1) Is the color wheel moving? (you can tell because it will make a fan like noise when it is turning)
2) Is the bulb at its proper luminance? (you can tell by using a light meter)
3) Are all the lenses in place? (you can tell by opening the light engine and inspecting the lenses)
4) Is the light from the bulb striking the DLP processor mirrors? (This sounds like what is not happening in your case, this or the processor is bad, being blocked by an obstruction, or out of alignment)
I believe that the last question is what is happening in your case, please correct me if you think that my assessment might be incorrect.
As for doing any of the work yourself, I would advise against this because this is what may have happened in the first place with the first owner. (who knows for sure). I would suggest getting this repaired by a qualified TV repair shop since the placement of these parts and the handling is very critical. If you do plan on doing this yourself you will need the following items:
1) voltmeter (to measure the voltage levels on the DLP processor, and the other points on the circuit board)
2) schematic diagram with service manual (To see where parts are located and to indicate where test points are)
3) light level power meter or you can use a temperature meter and do the conversion formula for watts to lumens (heat energy to light energy)   4) Ohmmeter (to measure resistances of components and circuit devices)
5) Signal generator (to create/generate a reference signal source with which to test against)
Now, if you know what these pieces of test equipment are and how to use them great have at it, if not, my original statement hold true: get a qualified TV repair person to take care of this issue.
I hope this helps,
Thank you,

Posted on Jul 23, 2008

  • Henry McKelvey
    Henry McKelvey Jul 25, 2008

    Hello onsitecomps,

    I posted this also on the other posting you had sent out

    I was working on a projection TV the other day and I am wondering if this set has filter mirrors? Filter mirrors are mirrors that filter out all colors but one and the use the combination of the colors to produce a luminance light( white light ) which is projected along with the RGB lights. This might be the problem that is occurring here if the mirror that reflects the luminance light is damaged it would still show the color picture but without luminance. This is just a thought that hit me.

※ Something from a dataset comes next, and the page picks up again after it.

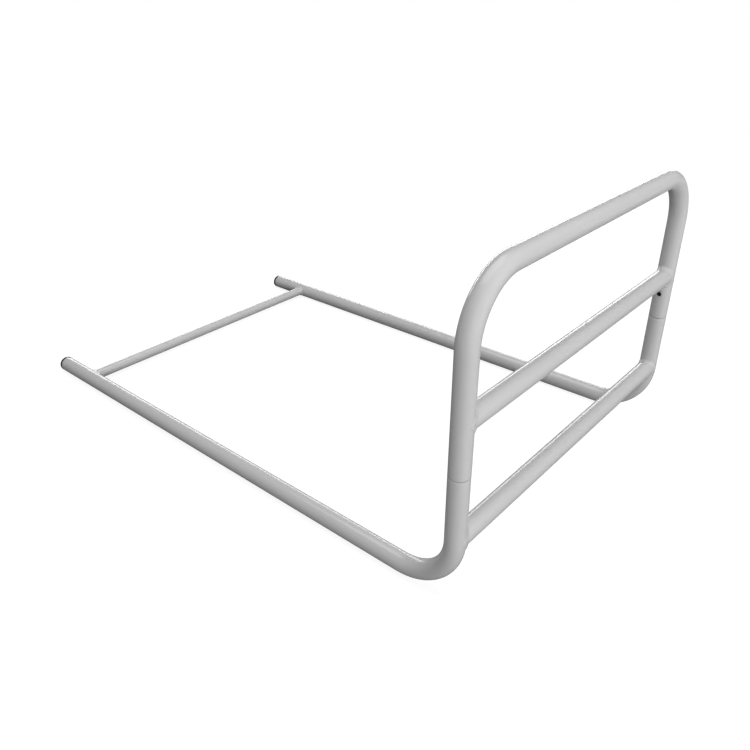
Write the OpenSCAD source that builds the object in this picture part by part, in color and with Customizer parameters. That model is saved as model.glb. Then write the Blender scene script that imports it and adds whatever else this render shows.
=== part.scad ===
// Bed assist rail: a welded base that slides under a mattress, and a
// lift-off hand rail that drops over two spigots and is locked by snap clips.
// The rail stands at the front (-Y), the legs run back under the mattress (+Y).
// Origin: centre of the footprint, on the plane that the legs lie on. Millimetres.

/* [Frame] */
// Outside diameter of the frame tube
tube_d = 25.4; // [19:0.1:32]
// Wall of the frame tube
tube_wall = 1.6; // [1.2:0.1:2]
// Distance between the axes of the two uprights
upright_spacing = 525; // [400:1:700]
// Overall depth, from the front of the welds on the uprights to the back of the end caps
base_depth = 882; // [600:1:1100]
// Overall height, from the bed base to the top of the grip
rail_h = 411; // [340:1:520]
// Centreline radius of the bend between leg and upright
leg_bend_r = 77; // [50:1:80]
// Centreline radius of the two bends of the hand rail
handle_bend_r = 72; // [45:1:100]

/* [Cross bars] */
// Outside diameter of the lower and the middle cross bar
bar_d = 25.4; // [16:0.1:25.4]
// Height of the axis of the lower cross bar
lower_bar_h = 91; // [80:1:120]
// Height of the axis of the middle cross bar
mid_bar_h = 245; // [240:1:280]
// Outside diameter of the rear brace
brace_d = 17; // [12:0.5:22]
// Wall of the rear brace
brace_wall = 1.5; // [1:0.1:2]
// Distance from the back of the end caps to the axis of the rear brace
brace_inset = 83; // [50:1:150]
// Leg length of the weld fillets
weld_leg = 4.5; // [1.5:0.1:6]
// How far a fillet stands proud at the front and the back of an upright
weld_proud = 1; // [0.5:0.1:2]

/* [Joint] */
// Height of the seam between base and hand rail
seam_h = 180; // [150:1:190]
// Open gap at the seam, so that the hand rail doesn't bind
seam_gap = 0.3; // [0.2:0.05:0.6]
// Radial clearance of the spigot in both tubes
spigot_clearance = 0.1; // [0.05:0.01:0.1]
// Wall of the spigot
spigot_wall = 1.6; // [1.2:0.1:2]
// Length of the spigot below the seam, fixed in the base
spigot_below = 60; // [40:1:80]
// Length of the spigot above the seam, which the hand rail slides over
spigot_above = 70; // [56:1:90]

/* [Snap clips] */
// Diameter of the button
button_d = 6; // [5:0.5:8]
// Radial clearance of the button in its holes
button_clearance = 0.25; // [0.15:0.05:0.4]
// Height of the button above the seam
button_rise = 38.5; // [25:0.5:45]
// How far the button stands out of the hand rail
button_proud = 0.8; // [0:0.1:3]
// Thickness of the clip's two arms
clip_t = 1.6; // [1.2:0.1:2]
// Width of the clip
clip_w = 9; // [7:0.5:10]
// Distance from the button down to the clip's bend
clip_drop = 34; // [20:1:40]
// Length of the button arm above the button
clip_tail = 7; // [5:1:12]
// Gap between the arms' edges and the bore of the spigot
clip_gap = 0.3; // [0.2:0.05:0.5]

/* [End caps] */
// Length of the cap's head, behind the tube
cap_head = 6; // [3:0.5:10]
// Edge radius of the head
cap_edge_r = 1.5; // [1:0.5:5]
// Length of the plug inside the tube
cap_plug = 22; // [12:1:30]
// Wall of the plug
cap_plug_wall = 2; // [1.5:0.5:3]
// Radial clearance of the plug in the tube
cap_clearance = 0.1; // [0.05:0.05:0.2]

/* [Hidden] */
$fn = 96;
eps = 0.01;
over = 1;
tube_r = tube_d / 2;
tube_ir = tube_r - tube_wall;
bar_r = bar_d / 2;
brace_r = brace_d / 2;
upright_x = upright_spacing / 2;
upright_y = -base_depth / 2 + weld_proud + tube_r;
leg_end_y = base_depth / 2 - cap_head;
brace_y = base_depth / 2 - brace_inset;
top_bar_z = rail_h - tube_r;
leg_bend_z = tube_r + leg_bend_r;
handle_bend_z = top_bar_z - handle_bend_r;
spigot_r = tube_ir - spigot_clearance;
spigot_ir = spigot_r - spigot_wall;
button_z = seam_h + button_rise;
button_hole_r = button_d / 2 + button_clearance;
// The weld round the brace stays above the plane that the legs lie on
brace_weld_leg = min(weld_leg, tube_r - brace_r - 0.2);
// Half width of the clip, where its edges come near the bore of the spigot
clip_x = sqrt(pow(spigot_ir, 2) - pow(clip_w / 2, 2)) - clip_gap;
clip_bend_z = button_z - clip_drop;
frame_grey = [0.82, 0.82, 0.82];
weld_grey = [0.78, 0.78, 0.78];
zinc = [0.62, 0.63, 0.65];
black = [0.07, 0.07, 0.07];

// Puts a shape that is drawn at x = 0 on the left (-1) or right (+1) upright,
// with its own +X turned towards the other upright
module at_upright(side) {
    translate([side * upright_x, 0, 0])
        mirror([side > 0 ? 1 : 0, 0, 0])
            children();
}

// A bar of radius r along X, from the axis of one upright to the other
module bar_along_x(r, extra = 0) {
    translate([-upright_x - extra, 0, 0])
        rotate([0, 90, 0])
            cylinder(h = upright_spacing + 2 * extra, r = r);
}

// One L-shaped leg as a solid rod of radius r: under the mattress, round, and up
module leg_rod(r, extra = 0) {
    translate([0, upright_y + leg_bend_r, tube_r])
        rotate([-90, 0, 0])
            cylinder(h = leg_end_y + extra - upright_y - leg_bend_r, r = r);
    translate([0, upright_y + leg_bend_r, leg_bend_z])
        rotate([-90, 0, 0])
            rotate([0, 90, 0])
                rotate_extrude(angle = 90)
                    translate([leg_bend_r, 0])
                        circle(r = r);
    translate([0, upright_y, leg_bend_z])
        cylinder(h = seam_h - seam_gap + extra - leg_bend_z, r = r);
}

module leg_tube(side) {
    color(frame_grey)
        at_upright(side)
            difference() {
                leg_rod(tube_r);
                leg_rod(tube_ir, over);
            }
}

// The hand rail as a solid rod of radius r: up, over and down again
module handle_rod(r, extra = 0) {
    for (side = [-1, 1])
        at_upright(side) {
            translate([0, upright_y, seam_h - extra])
                cylinder(h = handle_bend_z - seam_h + extra, r = r);
            translate([handle_bend_r, upright_y, handle_bend_z])
                rotate([90, 0, 0])
                    rotate([0, 0, 90])
                        rotate_extrude(angle = 90)
                            translate([handle_bend_r, 0])
                                circle(r = r);
        }
    translate([-upright_x + handle_bend_r, upright_y, top_bar_z])
        rotate([0, 90, 0])
            cylinder(h = upright_spacing - 2 * handle_bend_r, r = r);
}

module handle_tube() {
    color(frame_grey)
        difference() {
            handle_rod(tube_r);
            handle_rod(tube_ir, over);
            for (side = [-1, 1])
                at_upright(side)
                    button_hole();
        }
}

// Cut from the axis of an upright through the wall that faces the other one
module button_hole() {
    translate([0, upright_y, button_z])
        rotate([0, 90, 0])
            cylinder(h = tube_r + over, r = button_hole_r);
}

// Cross bar between the uprights, its ends coped to fit round them
module lower_cross_bar() {
    color(frame_grey)
        difference() {
            translate([0, upright_y, lower_bar_h])
                bar_along_x(bar_r);
            translate([0, upright_y, lower_bar_h])
                bar_along_x(bar_r - tube_wall, over);
            for (side = [-1, 1])
                at_upright(side)
                    leg_rod(tube_r);
        }
}

module mid_cross_bar() {
    color(frame_grey)
        difference() {
            translate([0, upright_y, mid_bar_h])
                bar_along_x(bar_r);
            translate([0, upright_y, mid_bar_h])
                bar_along_x(bar_r - tube_wall, over);
            handle_rod(tube_r);
        }
}

// Thin tube between the two legs, coped to their inner sides
module rear_brace() {
    color(frame_grey)
        difference() {
            translate([0, brace_y, tube_r])
                bar_along_x(brace_r);
            translate([0, brace_y, tube_r])
                bar_along_x(brace_r - brace_wall, over);
            for (side = [-1, 1])
                at_upright(side)
                    leg_rod(tube_r);
        }
}

// Inner sleeve, fixed in the base, which the hand rail slides down over
module spigot(side) {
    color(zinc)
        at_upright(side)
            difference() {
                translate([0, upright_y, seam_h - spigot_below])
                    cylinder(h = spigot_below + spigot_above, r = spigot_r);
                translate([0, upright_y, seam_h - spigot_below - over])
                    cylinder(h = spigot_below + spigot_above + 2 * over, r = spigot_ir);
                button_hole();
            }
}

// Hairpin clip, moulded in one piece with its button. It sits inside the spigot.
module snap_clip(side) {
    color(black)
        at_upright(side)
            translate([0, upright_y, 0]) {
                difference() {
                    translate([0, clip_w / 2, clip_bend_z])
                        rotate([90, 0, 0])
                            cylinder(h = clip_w, r = clip_x);
                    translate([0, clip_w / 2 + over, clip_bend_z])
                        rotate([90, 0, 0])
                            cylinder(h = clip_w + 2 * over, r = clip_x - clip_t);
                    translate([-clip_x - over, -clip_w / 2 - over, clip_bend_z])
                        cube([2 * (clip_x + over), clip_w + 2 * over, clip_x + over]);
                }
                translate([clip_x - clip_t, -clip_w / 2, clip_bend_z])
                    cube([clip_t, clip_w, clip_drop + clip_tail]);
                translate([-clip_x, -clip_w / 2, clip_bend_z])
                    cube([clip_t, clip_w, clip_drop]);
                translate([clip_x - eps, 0, button_z])
                    rotate([0, 90, 0])
                        button();
            }
}

// Button with a low domed face. Its base is sunk a hair into the arm.
module button() {
    button_l = tube_r + button_proud - clip_x + eps;
    dome_h = button_d / 8;
    dome_r = (pow(button_d / 2, 2) + pow(dome_h, 2)) / (2 * dome_h);
    intersection() {
        cylinder(h = button_l, d = button_d);
        translate([0, 0, button_l - dome_r])
            sphere(r = dome_r);
    }
}

// Push-in cap: a flat head with an eased edge behind the tube, and a hollow plug in its bore
module end_cap(side) {
    color(black)
        at_upright(side)
            translate([0, leg_end_y, tube_r])
                rotate([-90, 0, 0])
                    difference() {
                        union() {
                            cap_head_solid();
                            translate([0, 0, -cap_plug])
                                cylinder(h = cap_plug + eps, r = tube_ir - cap_clearance);
                        }
                        translate([0, 0, -cap_plug - over])
                            cylinder(
                                h = cap_plug + over,
                                r = tube_ir - cap_clearance - cap_plug_wall
                            );
                    }
}

module cap_head_solid() {
    edge = min(cap_edge_r, cap_head - 1);
    rotate_extrude()
        union() {
            square([tube_r - edge, cap_head]);
            square([tube_r, cap_head - edge]);
            translate([tube_r - edge, cap_head - edge])
                intersection() {
                    circle(r = edge);
                    square(edge);
                }
        }
}

// Fillet round the end of a cross bar that meets the left upright at height z
module upright_weld(z) {
    difference() {
        intersection() {
            translate([0, upright_y, z])
                weld_outline(bar_r, weld_leg);
            translate([0, upright_y, z - bar_r - 2 * weld_leg])
                cylinder(h = 2 * (bar_r + 2 * weld_leg), r = tube_r + weld_leg);
            translate([0, upright_y - tube_r - weld_proud, z - bar_r - 2 * weld_leg])
                cube([2 * tube_r, 2 * (tube_r + weld_proud), 2 * (bar_r + 2 * weld_leg)]);
        }
        translate([-over, upright_y, z])
            rotate([0, 90, 0])
                cylinder(h = 3 * tube_r + bar_r, r = bar_r);
        children();
    }
}

// Outside of a weld with legs of this length, round a bar of radius r along X.
// Its free side slopes at 45 degrees from the tube down to the bar.
module weld_outline(r, leg) {
    slope_end = tube_r + 0.9 * leg;
    rotate([0, 90, 0])
        intersection() {
            cylinder(h = tube_r + leg, r = r + leg);
            cylinder(h = slope_end + r / 2, r1 = slope_end + r, r2 = r / 2);
        }
}

module lower_weld(side) {
    color(weld_grey)
        at_upright(side)
            upright_weld(lower_bar_h)
                leg_rod(tube_r);
}

module mid_weld(side) {
    color(weld_grey)
        at_upright(side)
            upright_weld(mid_bar_h)
                translate([0, upright_y, seam_h])
                    cylinder(h = handle_bend_z - seam_h, r = tube_r);
}

// Fillet round the end of the rear brace, on the inner side of a leg
module brace_weld(side) {
    color(weld_grey)
        at_upright(side)
            difference() {
                intersection() {
                    translate([0, brace_y, tube_r])
                        weld_outline(brace_r, brace_weld_leg);
                    translate([0, brace_y - brace_d, tube_r])
                        rotate([-90, 0, 0])
                            cylinder(h = 2 * brace_d, r = tube_r + brace_weld_leg);
                }
                translate([-over, brace_y, tube_r])
                    rotate([0, 90, 0])
                        cylinder(h = 3 * tube_r, r = brace_r);
                translate([0, brace_y - 2 * brace_d, tube_r])
                    rotate([-90, 0, 0])
                        cylinder(h = 4 * brace_d, r = tube_r);
            }
}

leg_tube(-1);  // left_leg_tube
leg_tube(1);  // right_leg_tube
lower_cross_bar();
rear_brace();
spigot(-1);  // left_spigot
spigot(1);  // right_spigot
end_cap(-1);  // left_end_cap
end_cap(1);  // right_end_cap
handle_tube();
mid_cross_bar();
snap_clip(-1);  // left_snap_clip
snap_clip(1);  // right_snap_clip
lower_weld(-1);  // left_lower_weld
lower_weld(1);  // right_lower_weld
brace_weld(-1);  // left_brace_weld
brace_weld(1);  // right_brace_weld
mid_weld(-1);  // left_mid_weld
mid_weld(1);  // right_mid_weld
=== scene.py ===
import math

import bmesh
import bpy
from mathutils import Matrix, Vector


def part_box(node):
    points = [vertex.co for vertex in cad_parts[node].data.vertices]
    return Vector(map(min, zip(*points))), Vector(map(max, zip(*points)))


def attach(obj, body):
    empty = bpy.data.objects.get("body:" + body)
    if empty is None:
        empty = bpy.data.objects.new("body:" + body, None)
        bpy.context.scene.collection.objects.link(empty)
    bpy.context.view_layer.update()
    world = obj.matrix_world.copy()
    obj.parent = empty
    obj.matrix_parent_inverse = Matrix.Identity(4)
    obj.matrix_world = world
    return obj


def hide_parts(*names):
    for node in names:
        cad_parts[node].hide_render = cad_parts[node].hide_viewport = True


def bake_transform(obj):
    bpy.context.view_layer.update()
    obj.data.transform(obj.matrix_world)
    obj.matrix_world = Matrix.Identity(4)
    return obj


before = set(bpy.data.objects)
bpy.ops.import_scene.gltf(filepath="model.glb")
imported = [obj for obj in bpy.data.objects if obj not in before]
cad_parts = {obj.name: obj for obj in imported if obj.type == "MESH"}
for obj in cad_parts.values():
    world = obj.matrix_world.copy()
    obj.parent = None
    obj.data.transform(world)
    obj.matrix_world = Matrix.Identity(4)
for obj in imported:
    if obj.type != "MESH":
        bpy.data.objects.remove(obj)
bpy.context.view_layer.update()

# ---------------------------------------------------------------------------
# Camera. It stands in front and to the left of the rail, a little above it,
# close enough for the near leg to look much thicker than the far one.

azimuth, elevation, roll = (math.radians(angle) for angle in (-49.08, 29.27, -0.42))
camera_back = Vector((
    math.sin(azimuth) * math.cos(elevation),
    -math.cos(azimuth) * math.cos(elevation),
    math.sin(elevation),
))
camera_right = Vector((math.cos(azimuth), math.sin(azimuth), 0))
camera_turn = Matrix((camera_right, camera_back.cross(camera_right), camera_back)).transposed()
camera = bpy.data.objects.new("camera", bpy.data.cameras.new("camera"))
camera.matrix_world = (
    Matrix.Translation((-0.7825, -0.7621, 0.6444))
    @ camera_turn.to_4x4()
    @ Matrix.Rotation(roll, 4, "Z")
)
camera.data.sensor_width = 36
camera.data.lens = 34.85
bpy.context.scene.collection.objects.link(camera)
bpy.context.scene.camera = camera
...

    I hope this is of help to you,

    Thank you,


  • Henry McKelvey
    Henry McKelvey Jul 27, 2008

    Hello onsitecomps,

    There are heat resistant adhesives you can use to do this, believe it or not this post has helped me to. A set came into the shop yesterday with a problem similar to yours, and I went straight to the mirror array and found a loose mirror I went out to home depot and got some mixable epoxy, formed two small balls just to hold the mirror in place I have been subjecting it to heat for a few hours now and it is bonding well. In any event I was glad to be of some help, but you did most of this yourself congratulations on that.